Implement Azure App Service plans
In Azure App Service, an application runs in an Azure App Service plan. An App Service plan defines a set of compute resources for a web application to run. The compute resources are analogous to a server farm in conventional web hosting. One or more applications can be configured to run on the same computing resources (or in the same App Service plan).
Things to know about App Service plans
Let's take a closer look at how to implement and use an App Service plan with your virtual machines.
When you create an App Service plan in a region, a set of compute resources is created for the plan in the specified region. Any applications that you place into the plan run on the compute resources defined by the plan.

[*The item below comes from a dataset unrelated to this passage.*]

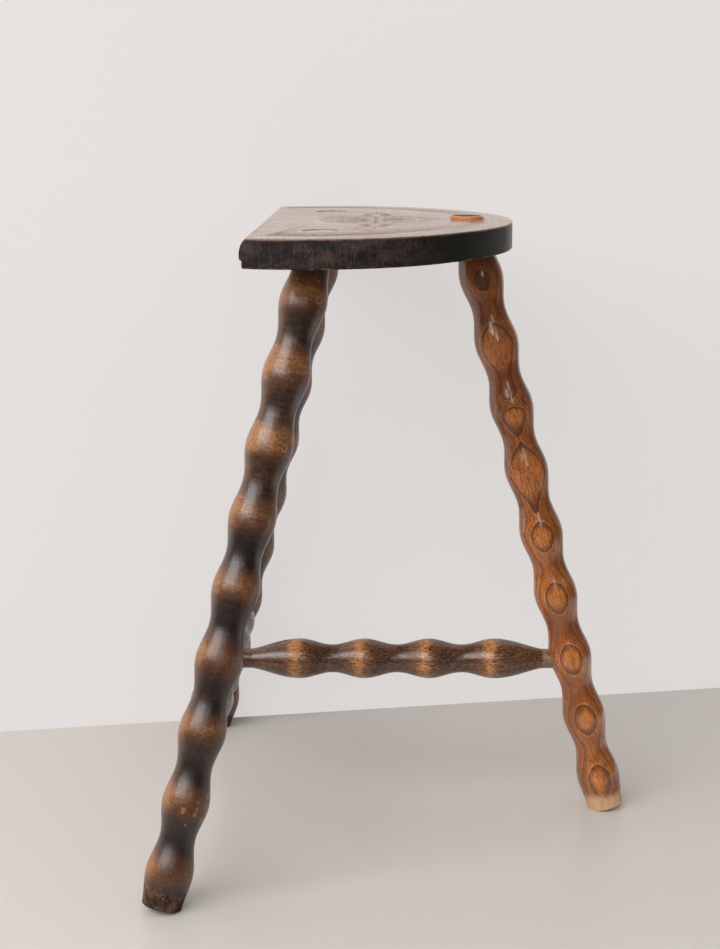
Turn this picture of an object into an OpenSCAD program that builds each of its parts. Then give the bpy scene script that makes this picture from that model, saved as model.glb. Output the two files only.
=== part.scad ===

Each App Service plan defines three settings:
- Region: The region for the App Service plan, such as West US, Central India, North Europe, and so on.
- Number of VM instances: The number of virtual machine instances to allocate for the plan.
- Size of VM instances: The size of the virtual machine instances in the plan, including Small, Medium, or Large.
You can continue to add new applications to an existing plan as long as the plan has enough resources to handle the increasing load.
How applications run and scale in App Service plans
The Azure App Service plan is the scale unit of App Service applications. Depending on the pricing tier for your Azure App Service plan, your applications run and scale in a different manner. If your plan is configured to run five virtual machine instances, then all applications in the plan run on all five instances. If your plan is configured for autoscaling, then all applications in the plan are scaled out together based on the autoscale settings.
Here's a summary of how applications run and scale in Azure App Service plan pricing tiers:
Free or Shared tier:
- Applications run by receiving CPU minutes on a shared virtual machine instance.
- Applications can't scale out.
Basic, Standard, Premium, or Isolated tier:
- Applications run on all virtual machine instances configured in the App Service plan.
- Multiple applications in the same plan share the same virtual machine instances.
- If you have multiple deployment slots for an application, all deployment slots run on the same virtual machine instances.
- If you enable diagnostic logs, perform backups, or run WebJobs, these tasks use CPU cycles and memory on the same virtual machine instances.
Things to consider when using App Service plans
Review the following considerations about using Azure App Service plans to run and scale your applications. Think about what conditions might apply to running and scaling the hotel website.
Consider cost savings. Because you pay for the computing resources that your App Service plan allocates, you can potentially save money by placing multiple applications into the same App Service plan.
Consider multiple applications in one plan. Create a single plan to support multiple applications, to make it easier to configure and maintain shared virtual machine instances. Because the applications share the same virtual machine instances, you need to carefully manage your plan resources and capacity.
Consider plan capacity. Before you add a new application to an existing plan, determine the resource requirements for the new application and identify the remaining capacity of your plan.
Important
Overloading an App Service plan can potentially cause downtime for new and existing applications.
Consider application isolation. Isolate your application into a new App Service plan when:
- The application is resource-intensive.
- You want to scale the application independently from the other applications in the existing plan.
- The application needs resource in a different geographical region.